Theory of mind, the capacity to imagine the thoughts of others, is a remarkable human ability, and this gift is essential for students to acknowledge alternative views when writing argumentative essays. However, evidence shows that this gift often goes unapplied by students at all levels. Numerous studies have revealed that students frequently fail to include opposing arguments whether they are writing in their native tongue or their second language. The present study, informed by genre theory, investigates the capacity of young students writing in their second language to generate counterarguments and include them in argumentative essays.

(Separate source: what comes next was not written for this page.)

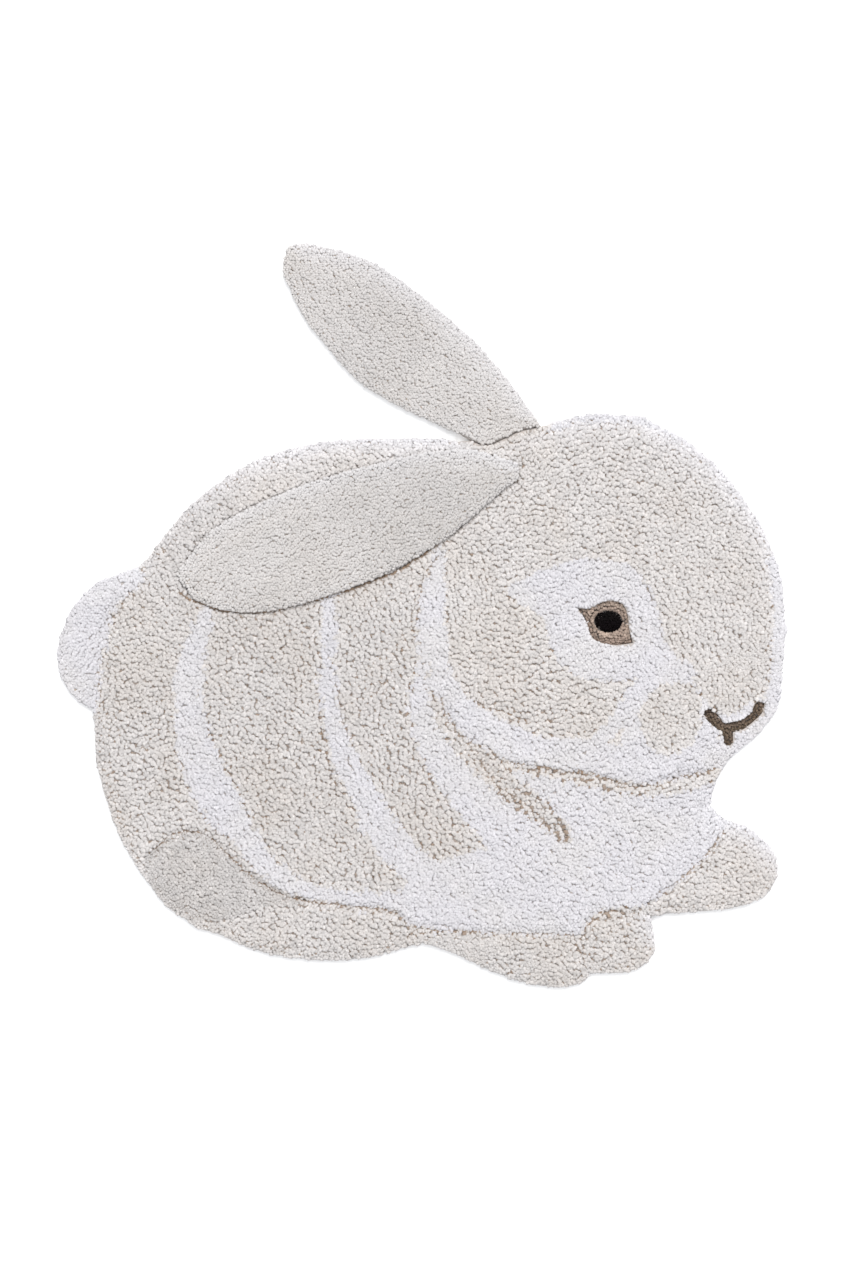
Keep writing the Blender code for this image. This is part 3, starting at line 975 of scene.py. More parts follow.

A group of 11-year-old students received a 12-lesson classroom intervention focusing on counterargumentation using materials specially developed for the study. As part of the intervention, scripts were generated by 135 students in their second language, English, and coded for argumentative elements. Findings revealed the majority of students were able to generate counterarguments and rebuttals; however, special facilitative measures, including contextualizing, framing the topics and prompts, and using a highly prescriptive approach, were taken in light of the young age of the learners. This result indicates that instruction in written counterargumentation can be introduced as early as the primary level among second language learners. Copyright © 2020 The Authors. Published by Elsevier Ltd.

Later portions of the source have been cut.